In passing familiar faces on my small campus, the beginning of the winter quarter seems pedestrian. Peoples lack of consideration is astounding, mine included. I am delighted to see the few people I recognize.

I wonder what I am learning and for what end. I find learning happens in hindsight.

As days lengthen I grow anxious for the seedlings; the moon was in the sky this morning as I left at half-past seven.

Persistant and committed to this life, I push on to my pioneer's dream.

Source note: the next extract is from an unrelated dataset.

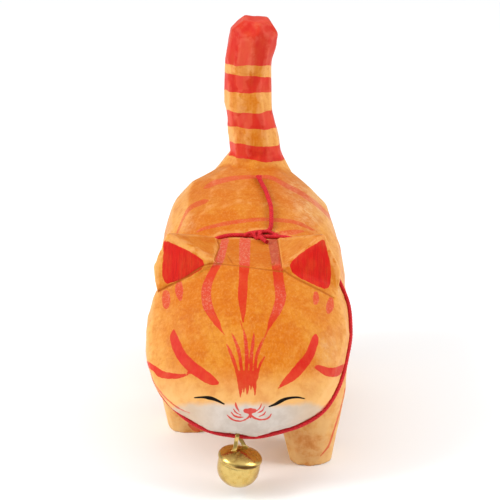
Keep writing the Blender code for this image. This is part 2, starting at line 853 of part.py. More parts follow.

Thursday, January 04, 2007

sparta

It is dark well into the morning. The day hides beneath rain; I hide beneath down covers. During this holiday from school, many books have receieved my attention. I am reading at a modest pace, slowly as I know there is time tomorrow as well. Life should not be based on the hectic notion that forty-eight hours are yours weekly, free and clear. That's just not enough. The trap that holds me to my car is the same as holds me to my job. What ever would I do if I were not (unhappily) turning the pages of a calander (waiting for spring). This is my resolution: to live fully and love with all of my heart. In a recent attack of the ever imposing future on my present state, I came to the conclusion that the future is a mutiable dream. This current state of here and now overlap, allowing me to focus.
I wake up and it is raining heavily. January in the northwest is always wet. Walking across the quagmire to my mailbox, I loose a shoe in the muck. I sit and drink tea, and wonder about the bulbs germinating.